• To do: The data below needs to be returned exactly, line for line.

• Source excerpt:
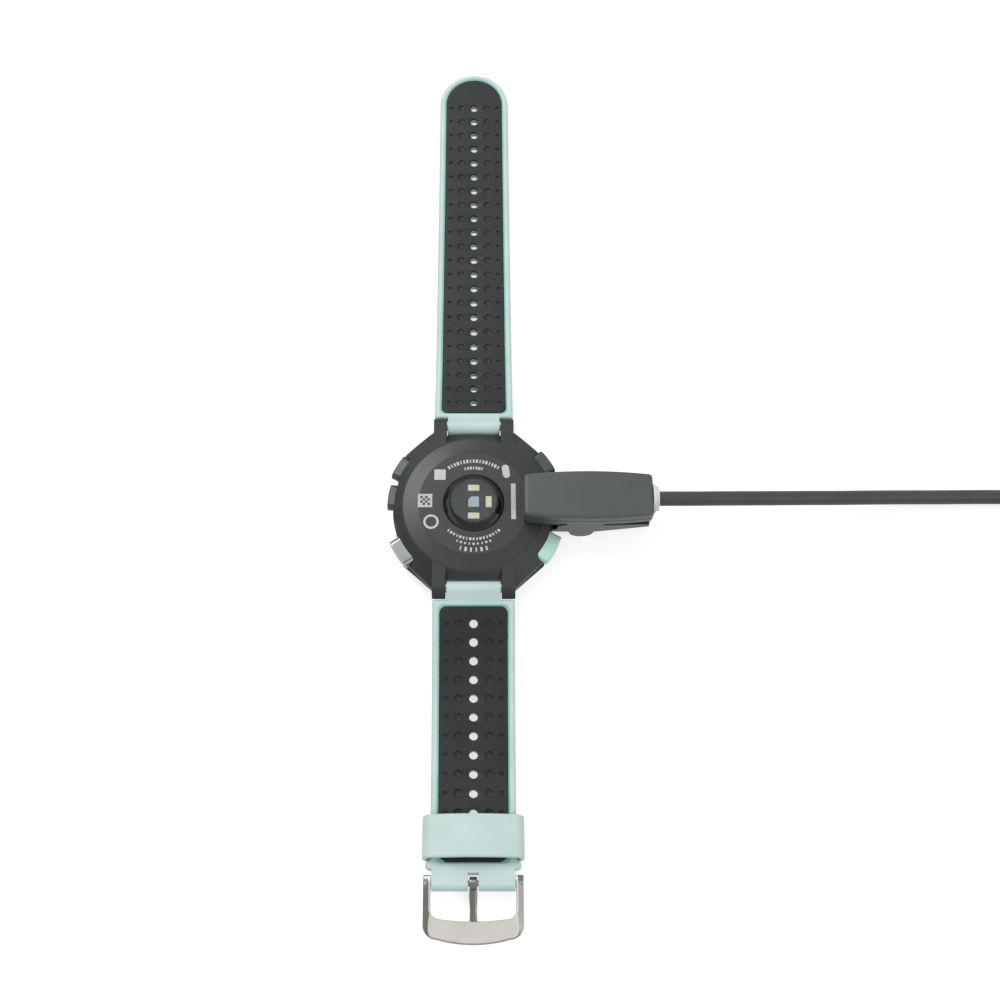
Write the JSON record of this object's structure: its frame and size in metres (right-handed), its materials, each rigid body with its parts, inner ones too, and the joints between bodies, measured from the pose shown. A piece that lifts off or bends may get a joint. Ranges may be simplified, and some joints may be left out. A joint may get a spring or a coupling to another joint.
{
  "type": "gps running watch",
  "caption": "Round sports wristwatch face down, two-tone perforated straps with buckle and keeper, optical pulse sensor, and a spring charging clip with its lead.",
  "frame": {"origin": "centre of the lens face, which is the face the watch rests on", "axes": "+Z out of the case back, +Y along the long (holed) strap, +X towards the charging clip"},
  "size_m": [0.2356, 0.2623, 0.0162],
  "materials": {
    "bezel_plastic": "satin moulded",
    "lens_glass": "polished",
    "black_rubber": "moulded",
    "display": "laminated",
    "case_plastic": "fine matt moulded",
    "board": "solder mask",
    "steel": "satin",
    "battery_foil": "foil pouch",
    "ceramic": "fired",
    "contact_gold": "gold plated",
    "back_plastic": "fine matt moulded",
    "sensor_black": "polished",
    "led_yellow": "phosphor in resin",
    "diode_blue": "silicon die",
    "window_clear": "polished",
    "mint_silicone": "soft matt",
    "charcoal_silicone": "soft matt",
    "mint_plastic": "satin moulded",
    "grey_button": "satin moulded",
    "buckle_steel": "bead blasted",
    "clip_plastic": "fine matt moulded",
    "jaw_plastic": "moulded",
    "collar_plastic": "moulded",
    "cord_jacket": "extruded",
    "plug_plastic": "moulded"
  },
  "bodies": {
    "case": {"front_bezel": "bezel_plastic", "lens_glass": "lens_glass", "lens_gasket": "black_rubber", "display_module": "display", "mid_case": "case_plastic", "main_board": "board", "board_screws": "steel", "battery": "battery_foil", "gps_antenna": "ceramic", "vibration_motor": "steel", "dome_switches": "contact_gold", "button_seals": "black_rubber", "back_cover": "back_plastic", "back_gasket": "black_rubber", "charge_contacts": "contact_gold", "piezo_buzzer": "contact_gold", "sensor_ring": "sensor_black", "sensor_board": "sensor_black", "sensor_leds": "led_yellow", "photodiode": "diode_blue", "sensor_window": "window_clear", "long_spring_bar": "steel", "short_spring_bar": "steel"},
    "upper_left_button": {"button_upper_left": "grey_button"},
    "middle_left_button": {"button_middle_left": "grey_button"},
    "lower_left_button": {"button_lower_left": "grey_button"},
    "upper_right_button": {"button_upper_right": "grey_button"},
    "lower_right_button": {"button_lower_right": "mint_plastic"},
    "long_link_1": {"long_strap_1": "mint_silicone", "long_liner_1": "charcoal_silicone"},
    "long_link_2": {"long_strap_2": "mint_silicone", "long_liner_2": "charcoal_silicone"},
    "long_link_3": {"long_strap_3": "mint_silicone", "long_liner_3": "charcoal_silicone"},
    "long_link_4": {"long_strap_4": "mint_silicone", "long_liner_4": "charcoal_silicone"},
    "short_link_1": {"short_strap_1": "mint_silicone", "short_liner_1": "charcoal_silicone"},
    "short_link_2": {"short_strap_2": "mint_silicone", "short_liner_2": "charcoal_silicone"},
    "short_link_3": {"short_strap_3": "mint_silicone", "short_liner_3": "charcoal_silicone", "buckle_bar": "buckle_steel"},
    "keeper": {"keeper_loop": "mint_silicone"},
    "buckle": {"buckle_frame": "buckle_steel"},
    "prong": {"buckle_prong": "buckle_steel"},
    "clip": {"clip_upper_jaw": "clip_plastic", "clip_hinge_pin": "steel", "clip_spring": "steel", "clip_contact_block": "plug_plastic", "pogo_pins": "contact_gold", "cable_collar": "collar_plastic", "cord_lead": "cord_jacket", "cord_coil": "cord_jacket", "cord_tail": "cord_jacket", "plug_strain_relief": "plug_plastic", "plug_body": "plug_plastic", "plug_shell": "steel"},
    "clip_jaw": {"clip_lower_jaw": "jaw_plastic"}
  },
  "joints": [
    {"name": "upper_left_button_press", "type": "slide", "parent": "case", "child": "upper_left_button", "axis": [0.866, -0.5, 0], "range_m": [0, 0.0006], "stiffness_N_per_m": 900, "springref_m": -0.0005},
    {"name": "middle_left_button_press", "type": "slide", "parent": "case", "child": "middle_left_button", "axis": [0.9914, -0.1305, 0], "range_m": [0, 0.0006], "stiffness_N_per_m": 900, "springref_m": -0.0005},
    {"name": "lower_left_button_press", "type": "slide", "parent": "case", "child": "lower_left_button", "axis": [0.829, 0.5592, 0], "range_m": [0, 0.0006], "stiffness_N_per_m": 900, "springref_m": -0.0005},
    {"name": "upper_right_button_press", "type": "slide", "parent": "case", "child": "upper_right_button", "axis": [-0.832, -0.5548, 0], "range_m": [0, 0.0006], "stiffness_N_per_m": 900, "springref_m": -0.0005},
    {"name": "lower_right_button_press", "type": "slide", "parent": "case", "child": "lower_right_button", "axis": [-0.866, 0.5, 0], "range_m": [0, 0.0006], "stiffness_N_per_m": 900, "springref_m": -0.0005},
    {"name": "long_strap_lug", "type": "hinge", "parent": "case", "child": "long_link_1", "pos_m": [0, 0.024, 0.0062], "axis": [1, 0, 0], "range_deg": [0, 60]},
    {"name": "long_strap_bend_1", "type": "hinge", "parent": "long_link_1", "child": "long_link_2", "pos_m": [0, 0.04442, 0.00329], "axis": [1, 0, 0], "range_deg": [0, 28]},
    {"name": "long_strap_bend_2", "type": "hinge", "parent": "long_link_2", "child": "long_link_3", "pos_m": [0, 0.07412, 0.00298], "axis": [1, 0, 0], "range_deg": [0, 28]},
    {"name": "long_strap_bend_3", "type": "hinge", "parent": "long_link_3", "child": "long_link_4", "pos_m": [0, 0.10381, 0.00319], "axis": [1, 0, 0], "range_deg": [0, 28]},
    {"name": "short_strap_lug", "type": "hinge", "parent": "case", "child": "short_link_1", "pos_m": [0, -0.024, 0.0062], "axis": [-1, 0, 0], "range_deg": [0, 60]},
    {"name": "short_strap_bend_1", "type": "hinge", "parent": "short_link_1", "child": "short_link_2", "pos_m": [0, -0.04539, 0.00308], "axis": [-1, 0, 0], "range_deg": [0, 28]},
    {"name": "short_strap_bend_2", "type": "hinge", "parent": "short_link_2", "child": "short_link_3", "pos_m": [0, -0.07014, 0.00282], "axis": [-1, 0, 0], "range_deg": [0, 28]},
    {"name": "keeper_slide", "type": "slide", "parent": "short_link_3", "child": "keeper", "axis": [0, 0.9969, -0.0785], "range_m": [0, 0.009]},
    {"name": "buckle_hinge", "type": "hinge", "parent": "short_link_3", "child": "buckle", "pos_m": [0, -0.09977, 0.0037], "axis": [-1, 0, 0], "range_deg": [-20, 60]},
    {"name": "prong_hinge", "type": "hinge", "parent": "buckle", "child": "prong", "pos_m": [0, -0.09977, 0.0037], "axis": [1, 0, 0], "range_deg": [0, 80]},
    {"name": "clip_slide", "type": "slide", "parent": "case", "child": "clip", "axis": [1, 0, 0], "range_m": [0, 0.04]},
    {"name": "clip_jaw_hinge", "type": "hinge", "parent": "clip", "child": "clip_jaw", "pos_m": [0.0296, 0, 0.004], "axis": [0, -1, 0], "range_deg": [0, 12], "stiffness_Nm_per_rad": 0.05, "springref_deg": -14.32}
  ],
  "couplings": [
    {"joint": "long_strap_bend_2", "follows": "long_strap_bend_1", "ratio": 1},
    {"joint": "long_strap_bend_3", "follows": "long_strap_bend_1", "ratio": 1},
    {"joint": "short_strap_bend_2", "follows": "short_strap_bend_1", "ratio": 1}
  ]
}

• Answer to this problem:
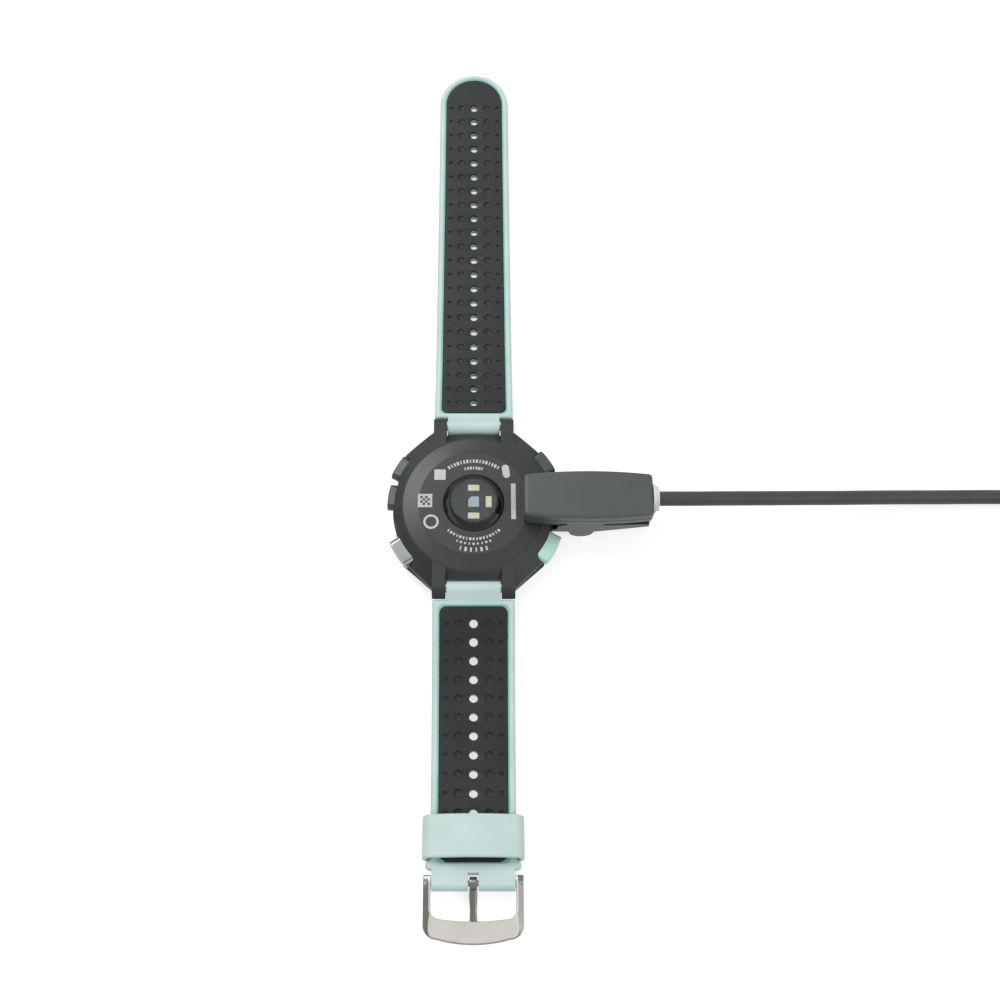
Write the JSON record of this object's structure: its frame and size in metres (right-handed), its materials, each rigid body with its parts, inner ones too, and the joints between bodies, measured from the pose shown. A piece that lifts off or bends may get a joint. Ranges may be simplified, and some joints may be left out. A joint may get a spring or a coupling to another joint.
{
  "type": "gps running watch",
  "caption": "Round sports wristwatch face down, two-tone perforated straps with buckle and keeper, optical pulse sensor, and a spring charging clip with its lead.",
  "frame": {"origin": "centre of the lens face, which is the face the watch rests on", "axes": "+Z out of the case back, +Y along the long (holed) strap, +X towards the charging clip"},
  "size_m": [0.2356, 0.2623, 0.0162],
  "materials": {
    "bezel_plastic": "satin moulded",
    "lens_glass": "polished",
    "black_rubber": "moulded",
    "display": "laminated",
    "case_plastic": "fine matt moulded",
    "board": "solder mask",
    "steel": "satin",
    "battery_foil": "foil pouch",
    "ceramic": "fired",
    "contact_gold": "gold plated",
    "back_plastic": "fine matt moulded",
    "sensor_black": "polished",
    "led_yellow": "phosphor in resin",
    "diode_blue": "silicon die",
    "window_clear": "polished",
    "mint_silicone": "soft matt",
    "charcoal_silicone": "soft matt",
    "mint_plastic": "satin moulded",
    "grey_button": "satin moulded",
    "buckle_steel": "bead blasted",
    "clip_plastic": "fine matt moulded",
    "jaw_plastic": "moulded",
    "collar_plastic": "moulded",
    "cord_jacket": "extruded",
    "plug_plastic": "moulded"
  },
  "bodies": {
    "case": {"front_bezel": "bezel_plastic", "lens_glass": "lens_glass", "lens_gasket": "black_rubber", "display_module": "display", "mid_case": "case_plastic", "main_board": "board", "board_screws": "steel", "battery": "battery_foil", "gps_antenna": "ceramic", "vibration_motor": "steel", "dome_switches": "contact_gold", "button_seals": "black_rubber", "back_cover": "back_plastic", "back_gasket": "black_rubber", "charge_contacts": "contact_gold", "piezo_buzzer": "contact_gold", "sensor_ring": "sensor_black", "sensor_board": "sensor_black", "sensor_leds": "led_yellow", "photodiode": "diode_blue", "sensor_window": "window_clear", "long_spring_bar": "steel", "short_spring_bar": "steel"},
    "upper_left_button": {"button_upper_left": "grey_button"},
    "middle_left_button": {"button_middle_left": "grey_button"},
    "lower_left_button": {"button_lower_left": "grey_button"},
    "upper_right_button": {"button_upper_right": "grey_button"},
    "lower_right_button": {"button_lower_right": "mint_plastic"},
    "long_link_1": {"long_strap_1": "mint_silicone", "long_liner_1": "charcoal_silicone"},
    "long_link_2": {"long_strap_2": "mint_silicone", "long_liner_2": "charcoal_silicone"},
    "long_link_3": {"long_strap_3": "mint_silicone", "long_liner_3": "charcoal_silicone"},
    "long_link_4": {"long_strap_4": "mint_silicone", "long_liner_4": "charcoal_silicone"},
    "short_link_1": {"short_strap_1": "mint_silicone", "short_liner_1": "charcoal_silicone"},
    "short_link_2": {"short_strap_2": "mint_silicone", "short_liner_2": "charcoal_silicone"},
    "short_link_3": {"short_strap_3": "mint_silicone", "short_liner_3": "charcoal_silicone", "buckle_bar": "buckle_steel"},
    "keeper": {"keeper_loop": "mint_silicone"},
    "buckle": {"buckle_frame": "buckle_steel"},
    "prong": {"buckle_prong": "buckle_steel"},
    "clip": {"clip_upper_jaw": "clip_plastic", "clip_hinge_pin": "steel", "clip_spring": "steel", "clip_contact_block": "plug_plastic", "pogo_pins": "contact_gold", "cable_collar": "collar_plastic", "cord_lead": "cord_jacket", "cord_coil": "cord_jacket", "cord_tail": "cord_jacket", "plug_strain_relief": "plug_plastic", "plug_body": "plug_plastic", "plug_shell": "steel"},
    "clip_jaw": {"clip_lower_jaw": "jaw_plastic"}
  },
  "joints": [
    {"name": "upper_left_button_press", "type": "slide", "parent": "case", "child": "upper_left_button", "axis": [0.866, -0.5, 0], "range_m": [0, 0.0006], "stiffness_N_per_m": 900, "springref_m": -0.0005},
    {"name": "middle_left_button_press", "type": "slide", "parent": "case", "child": "middle_left_button", "axis": [0.9914, -0.1305, 0], "range_m": [0, 0.0006], "stiffness_N_per_m": 900, "springref_m": -0.0005},
    {"name": "lower_left_button_press", "type": "slide", "parent": "case", "child": "lower_left_button", "axis": [0.829, 0.5592, 0], "range_m": [0, 0.0006], "stiffness_N_per_m": 900, "springref_m": -0.0005},
    {"name": "upper_right_button_press", "type": "slide", "parent": "case", "child": "upper_right_button", "axis": [-0.832, -0.5548, 0], "range_m": [0, 0.0006], "stiffness_N_per_m": 900, "springref_m": -0.0005},
    {"name": "lower_right_button_press", "type": "slide", "parent": "case", "child": "lower_right_button", "axis": [-0.866, 0.5, 0], "range_m": [0, 0.0006], "stiffness_N_per_m": 900, "springref_m": -0.0005},
    {"name": "long_strap_lug", "type": "hinge", "parent": "case", "child": "long_link_1", "pos_m": [0, 0.024, 0.0062], "axis": [1, 0, 0], "range_deg": [0, 60]},
    {"name": "long_strap_bend_1", "type": "hinge", "parent": "long_link_1", "child": "long_link_2", "pos_m": [0, 0.04442, 0.00329], "axis": [1, 0, 0], "range_deg": [0, 28]},
    {"name": "long_strap_bend_2", "type": "hinge", "parent": "long_link_2", "child": "long_link_3", "pos_m": [0, 0.07412, 0.00298], "axis": [1, 0, 0], "range_deg": [0, 28]},
    {"name": "long_strap_bend_3", "type": "hinge", "parent": "long_link_3", "child": "long_link_4", "pos_m": [0, 0.10381, 0.00319], "axis": [1, 0, 0], "range_deg": [0, 28]},
    {"name": "short_strap_lug", "type": "hinge", "parent": "case", "child": "short_link_1", "pos_m": [0, -0.024, 0.0062], "axis": [-1, 0, 0], "range_deg": [0, 60]},
    {"name": "short_strap_bend_1", "type": "hinge", "parent": "short_link_1", "child": "short_link_2", "pos_m": [0, -0.04539, 0.00308], "axis": [-1, 0, 0], "range_deg": [0, 28]},
    {"name": "short_strap_bend_2", "type": "hinge", "parent": "short_link_2", "child": "short_link_3", "pos_m": [0, -0.07014, 0.00282], "axis": [-1, 0, 0], "range_deg": [0, 28]},
    {"name": "keeper_slide", "type": "slide", "parent": "short_link_3", "child": "keeper", "axis": [0, 0.9969, -0.0785], "range_m": [0, 0.009]},
    {"name": "buckle_hinge", "type": "hinge", "parent": "short_link_3", "child": "buckle", "pos_m": [0, -0.09977, 0.0037], "axis": [-1, 0, 0], "range_deg": [-20, 60]},
    {"name": "prong_hinge", "type": "hinge", "parent": "buckle", "child": "prong", "pos_m": [0, -0.09977, 0.0037], "axis": [1, 0, 0], "range_deg": [0, 80]},
    {"name": "clip_slide", "type": "slide", "parent": "case", "child": "clip", "axis": [1, 0, 0], "range_m": [0, 0.04]},
    {"name": "clip_jaw_hinge", "type": "hinge", "parent": "clip", "child": "clip_jaw", "pos_m": [0.0296, 0, 0.004], "axis": [0, -1, 0], "range_deg": [0, 12], "stiffness_Nm_per_rad": 0.05, "springref_deg": -14.32}
  ],
  "couplings": [
    {"joint": "long_strap_bend_2", "follows": "long_strap_bend_1", "ratio": 1},
    {"joint": "long_strap_bend_3", "follows": "long_strap_bend_1", "ratio": 1},
    {"joint": "short_strap_bend_2", "follows": "short_strap_bend_1", "ratio": 1}
  ]
}